◆ Data to process ◆
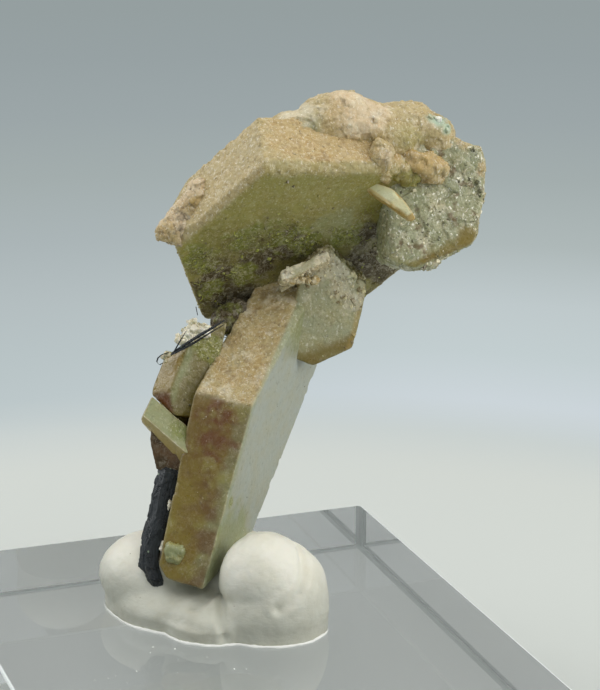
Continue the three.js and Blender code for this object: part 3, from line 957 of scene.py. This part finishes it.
                area([0], 0.7, spots=[(0.4, 3.7, 25.9, 1.3), (0.8, 3.6, 25.3, 1.0)]), area([2], 0.8),
                area([0, 8], 0.08)],
                0.14, 0.05, 0.22, 0.2, 0.9, (214, 212, 160), (60, 56, 26))},
    },
    "left_plate": {
        "at": (-2.9, 2.4, 21.9), "axis": (0.038, -0.77, 0.637), "depth": 1.6,
        "sides": [(-52.3, 0.72), (-103.8, 1.57)],
        "cuts": [(127.5, 4.4, 0.72), (53.0, -3, 1.38), (121.1, -27, 1.12), (85.6, -18, 1.44)],
        "voxel": 0.04, "tint": "paleGreen",
        "washes": [
            wash("greyGreen", [0], 0.5, patches=(0.8, -0.2, 0.4)),
            wash("yellowOlive", [2, 3, 5, 6, 7]),
            wash("honey", [4, 6], 0.6),
            wash("moss", [0], 0.6, spots=[(-2.1, 1.9, 21.3, 1.0)], soft=0.8),
            wash("pale", strength=0.5, edges=0.08)],
    },
    "brown_block": {
        "at": (-2.9, 2.3, 19.6), "axis": (-0.48, -0.877, 0.02), "depth": 1.8,
        "sides": [(-20, 1.6), (80, 1.2), (101, 0.8), (179, 0.85), (-94, 3.0)], "voxel": 0.045,
        "tint": "brown",
        "washes": [wash("dark", strength=0.75, patches=(0.8, -0.5, 0.3))],
    },
}


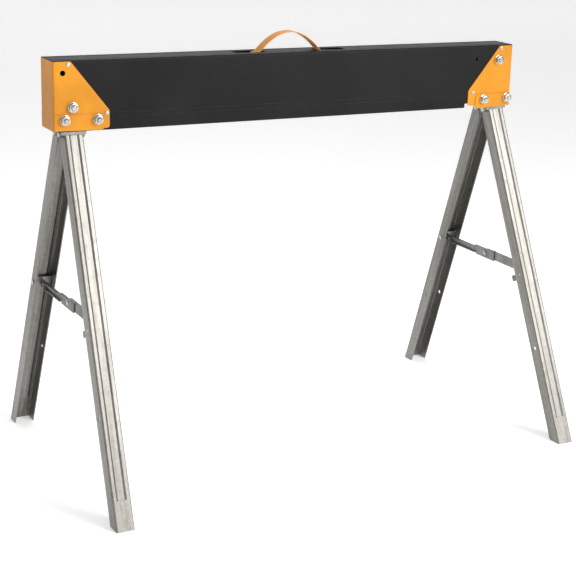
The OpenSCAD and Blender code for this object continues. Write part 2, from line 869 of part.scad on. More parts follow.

◆ What to produce ◆
Print out all the entries precisely as written.

◆ Solved problem ◆
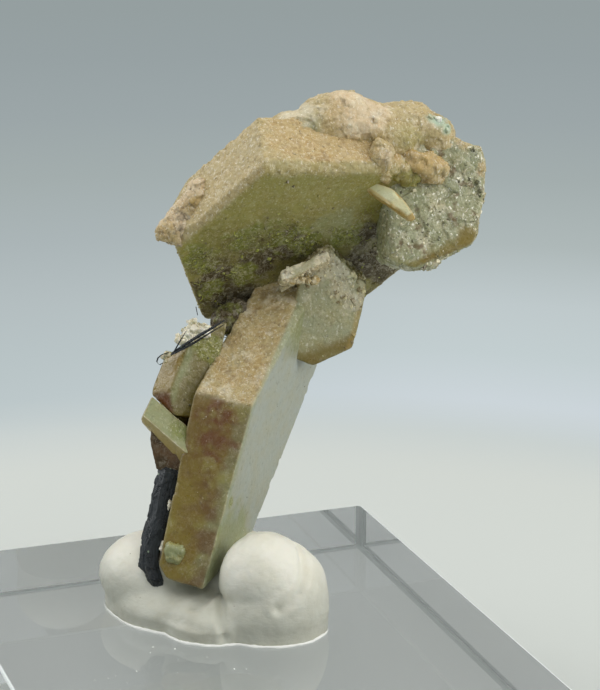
Continue the three.js and Blender code for this object: part 3, from line 957 of scene.py. This part finishes it.
                area([0], 0.7, spots=[(0.4, 3.7, 25.9, 1.3), (0.8, 3.6, 25.3, 1.0)]), area([2], 0.8),
                area([0, 8], 0.08)],
                0.14, 0.05, 0.22, 0.2, 0.9, (214, 212, 160), (60, 56, 26))},
    },
    "left_plate": {
        "at": (-2.9, 2.4, 21.9), "axis": (0.038, -0.77, 0.637), "depth": 1.6,
        "sides": [(-52.3, 0.72), (-103.8, 1.57)],
        "cuts": [(127.5, 4.4, 0.72), (53.0, -3, 1.38), (121.1, -27, 1.12), (85.6, -18, 1.44)],
        "voxel": 0.04, "tint": "paleGreen",
        "washes": [
            wash("greyGreen", [0], 0.5, patches=(0.8, -0.2, 0.4)),
            wash("yellowOlive", [2, 3, 5, 6, 7]),
            wash("honey", [4, 6], 0.6),
            wash("moss", [0], 0.6, spots=[(-2.1, 1.9, 21.3, 1.0)], soft=0.8),
            wash("pale", strength=0.5, edges=0.08)],
    },
    "brown_block": {
        "at": (-2.9, 2.3, 19.6), "axis": (-0.48, -0.877, 0.02), "depth": 1.8,
        "sides": [(-20, 1.6), (80, 1.2), (101, 0.8), (179, 0.85), (-94, 3.0)], "voxel": 0.045,
        "tint": "brown",
        "washes": [wash("dark", strength=0.75, patches=(0.8, -0.5, 0.3))],
    },
}


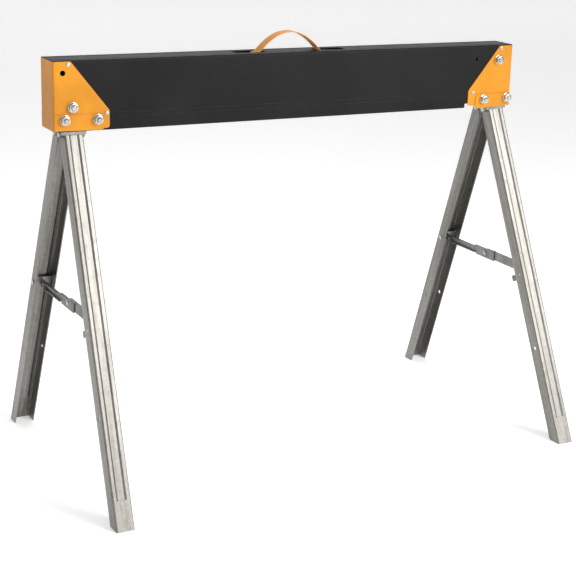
The OpenSCAD and Blender code for this object continues. Write part 2, from line 869 of part.scad on. More parts follow.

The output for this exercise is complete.